How Dangerous is the Bitcoin for the Climate Really?
Scientists from RWTH and the Institute for Climate Protection, Energy and Mobility – IKEM have published their research findings on the energy consumption of bitcoins.
Last October a publication in the Nature Climate Change journal caused an international sensation. A US team consisting of seven members, headed by Camilo Mora of the University of Hawaiʻi at Mānoa published an urgent warning regarding the impending failure to meet the international climate policy goal of limiting the global temperature increase to below two degrees Celsius within the next two decades. The research team identified the bitcoin network as the sole cause for this. Their forecast was underpinned by an analysis of the bitcoin’s electricity consumption and associated greenhouse gas emissions.
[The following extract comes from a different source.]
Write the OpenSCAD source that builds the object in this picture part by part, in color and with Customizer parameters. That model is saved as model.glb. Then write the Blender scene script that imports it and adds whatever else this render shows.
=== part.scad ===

The US research team’s findings are however controversial. German energy researchers Aaron Praktiknjo, Junior Professor of Energy Resource and Innovation Economics at RWTH and Lars Dittmar from the Institute for Climate Protection, Energy and Mobility – IKEM have now published an article criticizing the analysis by Mora’s team in Nature Climate Change. While the two scientists confirm that the bitcoin network is generally energy-intensive, they claim the results of the US research team are overestimated by several orders of magnitude. In particular, they assert that their assumptions about bitcoin technology and the energy system are simply not tenable.
Mora's team assumes, for example, that in the future, all global electronic payments will be made by bitcoin. Dittmar and Praktiknjo argue however that the bitcoin protocol provides a technical upper limit for the annual number of transactions, which is 500 times too low to allow for global electronic payments. Another assumption that proves equally problematic is that the bitcoin network’s energy consumption would grow in proportion to the number of transactions. The two researchers explain that there is a highly complex system behind the bitcoin's electricity consumption, which essentially depends on the bitcoin rate and electricity costs, but not however on the number of transactions.
Immense Growth Refuted
Further, Dittmar and Praktiknjo also criticized the energy consumption scenarios regarding the bitcoin, which suggest that bitcoin technology would triple global electricity consumption in the next five years. According to Dittmar and Praktiknjo, such rapid growth is unrealistic due to technical restrictions: "The planning and construction of energy infrastructure requires considerable lead times. From an organizational perspective, it would be impossible to triple the energy infrastructure within only five years.” Even the theoretical assumption that such immense growth is technically possible can be refuted for economic reasons. "If global electricity consumption tripled within just five years, this would lead to a price explosion of electricity due to a shortage of resources. A price explosion on this scale would in turn have a dampening effect on the electricity demand – and also when it comes to prospecting for bitcoins."
The researchers’ findings have been published in the Nature Climate Change journal under the title "Could Bitcoin Emissions Push Global Warming above 2°C?”